Before the end of May two thousand men were added to the British force in Boston; and, on the other hand, the Congress at Phila­delphia, which was now accepted as the common directing authority of the colonists, took measures for raising a force of fifteen thousand men, and nominated as commander-in-chief George Washington, a highly respected landowner of Virginia, who had served with credit as a young man in Braddock's day, and whose force of character had won for him the confidence of Congress.

The Battle of Bunker Hill
Then on June 17th occurred the first important engagement An American column occupied a height called Breed's Hill (not the neighbour­ing Bunker Hill itself) to the north of Boston, from which they could command the British quarters. A strong British column only succeeded in driving them out after being twice repulsed and at the cost of heavy tosses.

The battle of Bunker Hill or Bunker's Hill was in actual fact a British victory; but it was won so hardly and in such circumstances as to be a real moral victory for the colonials; because on a much larger scale than at Lexington, they had faced the regulars and inflicted punishment much more severe than they had suffered.

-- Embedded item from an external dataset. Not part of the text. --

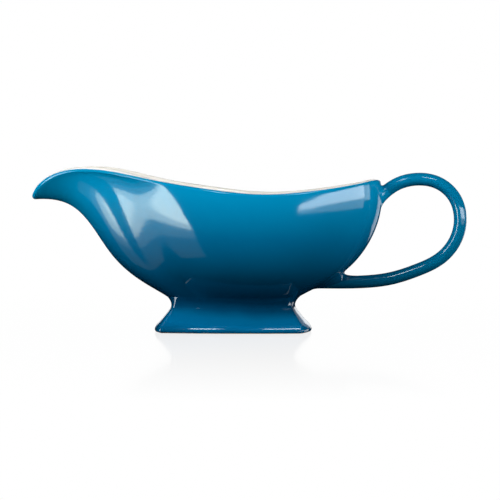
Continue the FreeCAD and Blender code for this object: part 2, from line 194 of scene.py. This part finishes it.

The colonials were tolerably unanimous in their determination to fight, but they were without military discipline, without established organisation, badly supplied with stores, and very short of money. The British, on the other hand, had complete command of the sea, officers of experience, regular troops, and abundant resources. But they remained consistently inert, apparently under the conviction that the resistance of the Americans would perish of sheer inanition.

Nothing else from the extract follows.